If I run this code I get the message error "Your system has run out of application memory".
Do you know a more efficient (in terms of memory) way to store each single matrix?
Let's refer the page about Strategies for Efficient Use of Memory:
Because simple numeric arrays (comprising one mxArray) have the least overhead, you should use them wherever possible. When data is too complex to store in a simple array (or matrix), you can use other data structures.
Cell arrays are comprised of separate mxArrays for each element. As a result, cell arrays with many small elements have a large overhead.
I doubt that the overhead for cell array is really large ...
Let me give a possible explanation.

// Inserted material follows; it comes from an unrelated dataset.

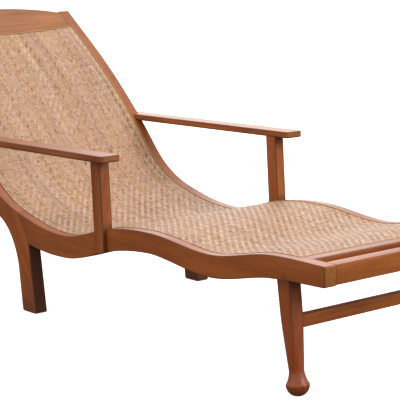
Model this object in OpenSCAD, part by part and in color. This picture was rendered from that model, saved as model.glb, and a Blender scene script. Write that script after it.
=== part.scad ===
// Long chair with a serpentine hardwood frame and a woven cane seat.
// Sizes in millimetres. +Z is up, the foot end is at -Y, the head end at +Y.
// The origin is on the floor, under the middle of the frame.
// Names ending in _s are distances along the floor from the foot end,
// names ending in _z are heights above the floor.

/* [Frame] */
// Width over the two side rails
frame_w = 630; // [590:5:680]
// Thickness of the boards that rails, back stiles and rear legs are sawn from
board_t = 38; // [36:1:42]
// Clearance around the tenons in their mortises
joint_gap = 0.2; // [0.1:0.05:0.3]

/* [Side line] */
// Height of the frame's top edge at the foot end
foot_z = 324; // [318:1:330]
// Distance from the foot end to the start of the slope under the shins
shin_s = 175; // [165:5:185]
// Height of the top edge there
shin_z = 322.5; // [318:0.5:326]
// Distance from the foot end to the hollow under the calves
calf_s = 400; // [385:5:415]
// Height of the top edge in that hollow
calf_z = 287.5; // [281:0.5:294]
// Distance from the foot end to the rise under the knees
knee_s = 614; // [600:2:630]
// Height of the top edge on that rise
knee_z = 304.5; // [298:0.5:310]
// Distance from the foot end to the slope under the thighs
thigh_s = 820; // [805:5:835]
// Height of the top edge there
thigh_z = 280; // [274:1:286]
// Distance from the foot end to the lowest point of the seat
seat_s = 985; // [975:5:995]
// Height of the lowest point of the seat
seat_z = 241; // [235:1:247]
// Distance from the foot end to the start of the back
hip_s = 1130; // [1120:2:1140]
// Height of the top edge there
hip_z = 259; // [253:1:265]
// Distance from the foot end to the steepest point of the back
loin_s = 1355; // [1345:5:1365]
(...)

What if Matlab cannot use the swap file in case of storing the 4D arrays into a cell array? When storing large numeric arrays, there is no out-of-memory error because Matlab uses the swap file for caching each variable when the used memory becomes too big. Whereas if each 4D array is stored in a super cell array, Matlab sees it as a single variable and cannot fragment it part in the RAM and part in the swap file. Ok I don't work at Mathworks so I don't know if I'm right or not, it's just an idea about this topic so I would be glad to know what is the real reason.
So my advice is the same as other comments: try to free matrices as soon as you've done with them. There is not so many possibilities to store many dense arrays: one big array (NOT recommended here, will reach out-of-memory sooner because Matlab makes it contiguous), cell array or struct array (and if I correctly understand the documentation, the overhead can be equivalent). In all cases, the data amount over all 4D arrays is really large, so the best thing to do is to care about keeping the memory constantly as low as possible by discarding some data once they are used and keep in memory only the results of computation (in case they take lower memory usage ...).